→ **TASK**
Every line must be returned precisely as it is written.

→ **DATA BLOCK**

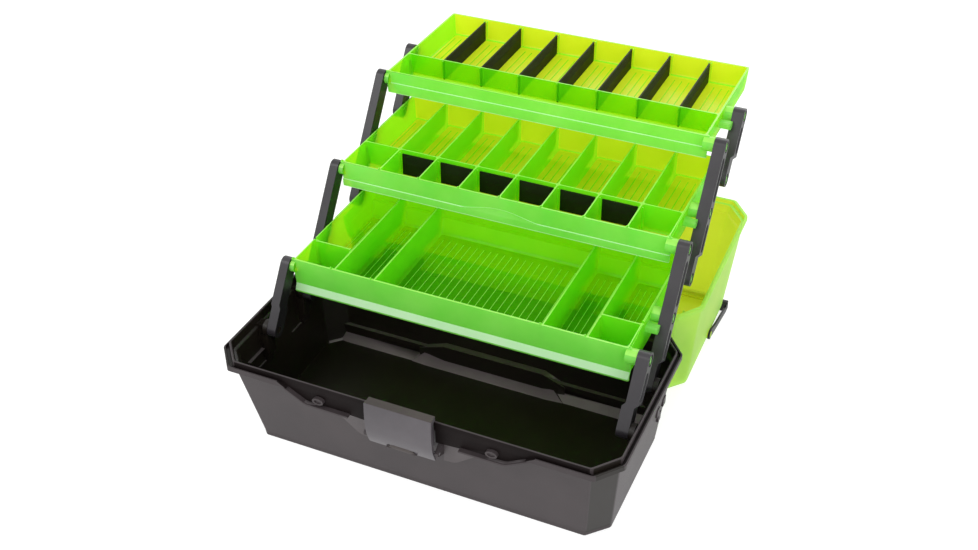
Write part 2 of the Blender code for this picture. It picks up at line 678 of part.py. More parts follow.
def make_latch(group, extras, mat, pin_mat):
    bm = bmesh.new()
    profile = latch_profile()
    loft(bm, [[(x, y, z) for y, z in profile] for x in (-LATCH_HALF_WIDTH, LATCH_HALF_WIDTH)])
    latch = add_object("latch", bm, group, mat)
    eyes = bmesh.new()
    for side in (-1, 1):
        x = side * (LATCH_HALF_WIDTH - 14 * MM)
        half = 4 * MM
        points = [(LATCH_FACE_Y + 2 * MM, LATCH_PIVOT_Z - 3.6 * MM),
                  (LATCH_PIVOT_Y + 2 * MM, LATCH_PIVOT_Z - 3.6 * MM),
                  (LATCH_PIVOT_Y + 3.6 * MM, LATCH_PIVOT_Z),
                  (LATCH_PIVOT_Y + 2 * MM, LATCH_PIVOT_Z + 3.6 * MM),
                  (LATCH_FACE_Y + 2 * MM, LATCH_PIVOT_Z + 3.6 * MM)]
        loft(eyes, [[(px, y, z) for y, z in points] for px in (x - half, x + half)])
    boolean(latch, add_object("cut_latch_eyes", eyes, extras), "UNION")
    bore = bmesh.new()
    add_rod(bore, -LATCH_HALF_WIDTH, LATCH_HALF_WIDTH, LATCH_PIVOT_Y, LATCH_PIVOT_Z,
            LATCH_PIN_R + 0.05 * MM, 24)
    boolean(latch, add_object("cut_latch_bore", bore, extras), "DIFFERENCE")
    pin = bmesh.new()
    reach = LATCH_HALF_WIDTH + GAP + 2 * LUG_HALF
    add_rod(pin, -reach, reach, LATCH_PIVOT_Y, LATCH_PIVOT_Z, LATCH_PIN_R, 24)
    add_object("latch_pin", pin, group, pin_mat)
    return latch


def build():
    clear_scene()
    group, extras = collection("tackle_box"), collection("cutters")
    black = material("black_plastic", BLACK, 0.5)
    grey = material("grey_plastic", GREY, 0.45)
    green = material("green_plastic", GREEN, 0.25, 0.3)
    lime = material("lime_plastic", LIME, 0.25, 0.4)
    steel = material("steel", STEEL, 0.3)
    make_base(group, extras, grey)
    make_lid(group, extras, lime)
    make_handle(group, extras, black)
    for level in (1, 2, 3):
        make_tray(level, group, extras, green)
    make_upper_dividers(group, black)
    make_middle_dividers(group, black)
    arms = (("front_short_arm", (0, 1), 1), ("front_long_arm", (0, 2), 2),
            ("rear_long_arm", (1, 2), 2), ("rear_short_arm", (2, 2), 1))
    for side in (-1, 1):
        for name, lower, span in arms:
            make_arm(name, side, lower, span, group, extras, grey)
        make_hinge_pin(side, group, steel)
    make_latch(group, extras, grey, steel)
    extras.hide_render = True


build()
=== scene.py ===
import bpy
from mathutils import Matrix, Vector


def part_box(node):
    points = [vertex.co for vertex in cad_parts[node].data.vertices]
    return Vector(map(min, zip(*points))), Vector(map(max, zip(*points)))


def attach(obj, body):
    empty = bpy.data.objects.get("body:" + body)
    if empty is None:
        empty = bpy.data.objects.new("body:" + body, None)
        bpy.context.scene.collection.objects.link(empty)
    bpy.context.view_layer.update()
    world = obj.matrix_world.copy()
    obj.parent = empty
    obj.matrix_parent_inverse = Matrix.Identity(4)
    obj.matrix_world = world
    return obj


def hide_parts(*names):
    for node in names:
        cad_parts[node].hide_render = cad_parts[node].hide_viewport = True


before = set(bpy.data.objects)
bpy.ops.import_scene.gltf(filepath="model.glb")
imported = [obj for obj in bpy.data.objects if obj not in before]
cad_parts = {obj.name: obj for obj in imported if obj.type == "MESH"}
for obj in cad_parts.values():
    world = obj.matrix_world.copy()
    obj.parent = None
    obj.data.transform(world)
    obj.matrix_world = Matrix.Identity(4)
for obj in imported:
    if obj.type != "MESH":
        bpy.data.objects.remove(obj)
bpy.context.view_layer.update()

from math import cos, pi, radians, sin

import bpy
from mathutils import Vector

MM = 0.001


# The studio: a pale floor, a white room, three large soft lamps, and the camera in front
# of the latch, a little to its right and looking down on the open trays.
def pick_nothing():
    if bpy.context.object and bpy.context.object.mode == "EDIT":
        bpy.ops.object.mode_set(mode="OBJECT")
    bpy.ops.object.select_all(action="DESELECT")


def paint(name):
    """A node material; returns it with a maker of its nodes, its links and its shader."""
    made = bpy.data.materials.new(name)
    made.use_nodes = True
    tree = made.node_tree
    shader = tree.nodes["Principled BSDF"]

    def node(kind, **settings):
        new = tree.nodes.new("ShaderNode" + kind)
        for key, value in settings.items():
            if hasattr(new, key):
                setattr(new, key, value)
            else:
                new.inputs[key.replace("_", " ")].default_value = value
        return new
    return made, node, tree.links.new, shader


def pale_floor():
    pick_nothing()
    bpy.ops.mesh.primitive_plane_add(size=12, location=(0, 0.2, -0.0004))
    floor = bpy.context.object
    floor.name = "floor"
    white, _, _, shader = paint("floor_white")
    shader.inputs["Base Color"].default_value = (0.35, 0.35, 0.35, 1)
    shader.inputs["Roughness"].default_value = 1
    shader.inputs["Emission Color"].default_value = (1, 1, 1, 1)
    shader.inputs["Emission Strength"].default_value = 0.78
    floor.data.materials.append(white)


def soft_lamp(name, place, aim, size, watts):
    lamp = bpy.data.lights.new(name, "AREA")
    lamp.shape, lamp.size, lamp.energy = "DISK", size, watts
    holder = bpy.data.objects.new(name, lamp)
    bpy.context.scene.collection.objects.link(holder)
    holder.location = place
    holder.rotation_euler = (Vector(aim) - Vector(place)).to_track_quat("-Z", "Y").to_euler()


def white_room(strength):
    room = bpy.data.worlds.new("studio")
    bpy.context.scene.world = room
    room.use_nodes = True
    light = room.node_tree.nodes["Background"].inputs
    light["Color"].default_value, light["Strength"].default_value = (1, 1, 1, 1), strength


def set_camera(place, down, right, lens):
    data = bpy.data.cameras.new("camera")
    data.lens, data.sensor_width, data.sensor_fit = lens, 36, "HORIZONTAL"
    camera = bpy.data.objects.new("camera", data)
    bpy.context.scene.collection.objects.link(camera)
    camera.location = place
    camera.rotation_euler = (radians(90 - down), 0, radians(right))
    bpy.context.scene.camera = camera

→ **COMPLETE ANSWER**
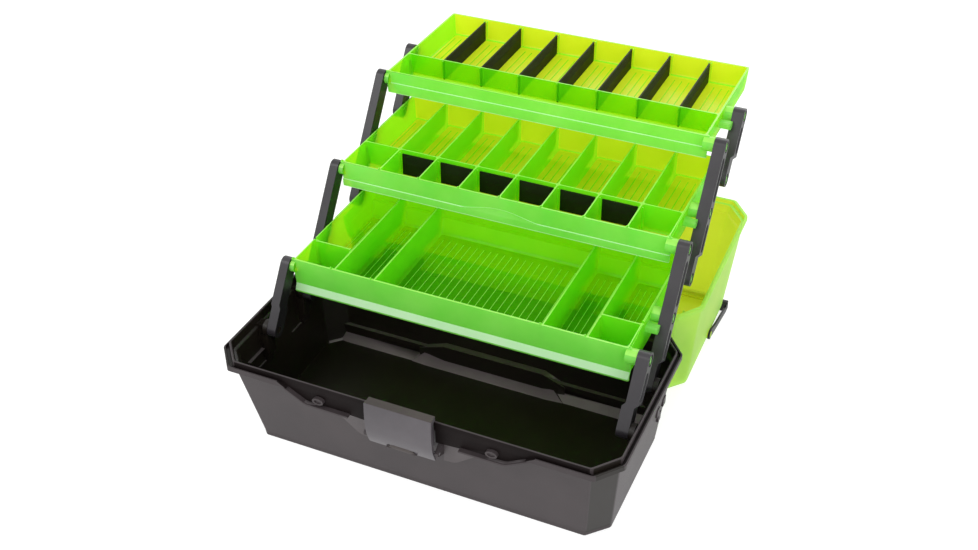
Write part 2 of the Blender code for this picture. It picks up at line 678 of part.py. More parts follow.
def make_latch(group, extras, mat, pin_mat):
    bm = bmesh.new()
    profile = latch_profile()
    loft(bm, [[(x, y, z) for y, z in profile] for x in (-LATCH_HALF_WIDTH, LATCH_HALF_WIDTH)])
    latch = add_object("latch", bm, group, mat)
    eyes = bmesh.new()
    for side in (-1, 1):
        x = side * (LATCH_HALF_WIDTH - 14 * MM)
        half = 4 * MM
        points = [(LATCH_FACE_Y + 2 * MM, LATCH_PIVOT_Z - 3.6 * MM),
                  (LATCH_PIVOT_Y + 2 * MM, LATCH_PIVOT_Z - 3.6 * MM),
                  (LATCH_PIVOT_Y + 3.6 * MM, LATCH_PIVOT_Z),
                  (LATCH_PIVOT_Y + 2 * MM, LATCH_PIVOT_Z + 3.6 * MM),
                  (LATCH_FACE_Y + 2 * MM, LATCH_PIVOT_Z + 3.6 * MM)]
        loft(eyes, [[(px, y, z) for y, z in points] for px in (x - half, x + half)])
    boolean(latch, add_object("cut_latch_eyes", eyes, extras), "UNION")
    bore = bmesh.new()
    add_rod(bore, -LATCH_HALF_WIDTH, LATCH_HALF_WIDTH, LATCH_PIVOT_Y, LATCH_PIVOT_Z,
            LATCH_PIN_R + 0.05 * MM, 24)
    boolean(latch, add_object("cut_latch_bore", bore, extras), "DIFFERENCE")
    pin = bmesh.new()
    reach = LATCH_HALF_WIDTH + GAP + 2 * LUG_HALF
    add_rod(pin, -reach, reach, LATCH_PIVOT_Y, LATCH_PIVOT_Z, LATCH_PIN_R, 24)
    add_object("latch_pin", pin, group, pin_mat)
    return latch


def build():
    clear_scene()
    group, extras = collection("tackle_box"), collection("cutters")
    black = material("black_plastic", BLACK, 0.5)
    grey = material("grey_plastic", GREY, 0.45)
    green = material("green_plastic", GREEN, 0.25, 0.3)
    lime = material("lime_plastic", LIME, 0.25, 0.4)
    steel = material("steel", STEEL, 0.3)
    make_base(group, extras, grey)
    make_lid(group, extras, lime)
    make_handle(group, extras, black)
    for level in (1, 2, 3):
        make_tray(level, group, extras, green)
    make_upper_dividers(group, black)
    make_middle_dividers(group, black)
    arms = (("front_short_arm", (0, 1), 1), ("front_long_arm", (0, 2), 2),
            ("rear_long_arm", (1, 2), 2), ("rear_short_arm", (2, 2), 1))
    for side in (-1, 1):
        for name, lower, span in arms:
            make_arm(name, side, lower, span, group, extras, grey)
        make_hinge_pin(side, group, steel)
    make_latch(group, extras, grey, steel)
    extras.hide_render = True


build()
=== scene.py ===
import bpy
from mathutils import Matrix, Vector


def part_box(node):
    points = [vertex.co for vertex in cad_parts[node].data.vertices]
    return Vector(map(min, zip(*points))), Vector(map(max, zip(*points)))


def attach(obj, body):
    empty = bpy.data.objects.get("body:" + body)
    if empty is None:
        empty = bpy.data.objects.new("body:" + body, None)
        bpy.context.scene.collection.objects.link(empty)
    bpy.context.view_layer.update()
    world = obj.matrix_world.copy()
    obj.parent = empty
    obj.matrix_parent_inverse = Matrix.Identity(4)
    obj.matrix_world = world
    return obj


def hide_parts(*names):
    for node in names:
        cad_parts[node].hide_render = cad_parts[node].hide_viewport = True


before = set(bpy.data.objects)
bpy.ops.import_scene.gltf(filepath="model.glb")
imported = [obj for obj in bpy.data.objects if obj not in before]
cad_parts = {obj.name: obj for obj in imported if obj.type == "MESH"}
for obj in cad_parts.values():
    world = obj.matrix_world.copy()
    obj.parent = None
    obj.data.transform(world)
    obj.matrix_world = Matrix.Identity(4)
for obj in imported:
    if obj.type != "MESH":
        bpy.data.objects.remove(obj)
bpy.context.view_layer.update()

from math import cos, pi, radians, sin

import bpy
from mathutils import Vector

MM = 0.001


# The studio: a pale floor, a white room, three large soft lamps, and the camera in front
# of the latch, a little to its right and looking down on the open trays.
def pick_nothing():
    if bpy.context.object and bpy.context.object.mode == "EDIT":
        bpy.ops.object.mode_set(mode="OBJECT")
    bpy.ops.object.select_all(action="DESELECT")


def paint(name):
    """A node material; returns it with a maker of its nodes, its links and its shader."""
    made = bpy.data.materials.new(name)
    made.use_nodes = True
    tree = made.node_tree
    shader = tree.nodes["Principled BSDF"]

    def node(kind, **settings):
        new = tree.nodes.new("ShaderNode" + kind)
        for key, value in settings.items():
            if hasattr(new, key):
                setattr(new, key, value)
            else:
                new.inputs[key.replace("_", " ")].default_value = value
        return new
    return made, node, tree.links.new, shader


def pale_floor():
    pick_nothing()
    bpy.ops.mesh.primitive_plane_add(size=12, location=(0, 0.2, -0.0004))
    floor = bpy.context.object
    floor.name = "floor"
    white, _, _, shader = paint("floor_white")
    shader.inputs["Base Color"].default_value = (0.35, 0.35, 0.35, 1)
    shader.inputs["Roughness"].default_value = 1
    shader.inputs["Emission Color"].default_value = (1, 1, 1, 1)
    shader.inputs["Emission Strength"].default_value = 0.78
    floor.data.materials.append(white)


def soft_lamp(name, place, aim, size, watts):
    lamp = bpy.data.lights.new(name, "AREA")
    lamp.shape, lamp.size, lamp.energy = "DISK", size, watts
    holder = bpy.data.objects.new(name, lamp)
    bpy.context.scene.collection.objects.link(holder)
    holder.location = place
    holder.rotation_euler = (Vector(aim) - Vector(place)).to_track_quat("-Z", "Y").to_euler()


def white_room(strength):
    room = bpy.data.worlds.new("studio")
    bpy.context.scene.world = room
    room.use_nodes = True
    light = room.node_tree.nodes["Background"].inputs
    light["Color"].default_value, light["Strength"].default_value = (1, 1, 1, 1), strength


def set_camera(place, down, right, lens):
    data = bpy.data.cameras.new("camera")
    data.lens, data.sensor_width, data.sensor_fit = lens, 36, "HORIZONTAL"
    camera = bpy.data.objects.new("camera", data)
    bpy.context.scene.collection.objects.link(camera)
    camera.location = place
    camera.rotation_euler = (radians(90 - down), 0, radians(right))
    bpy.context.scene.camera = camera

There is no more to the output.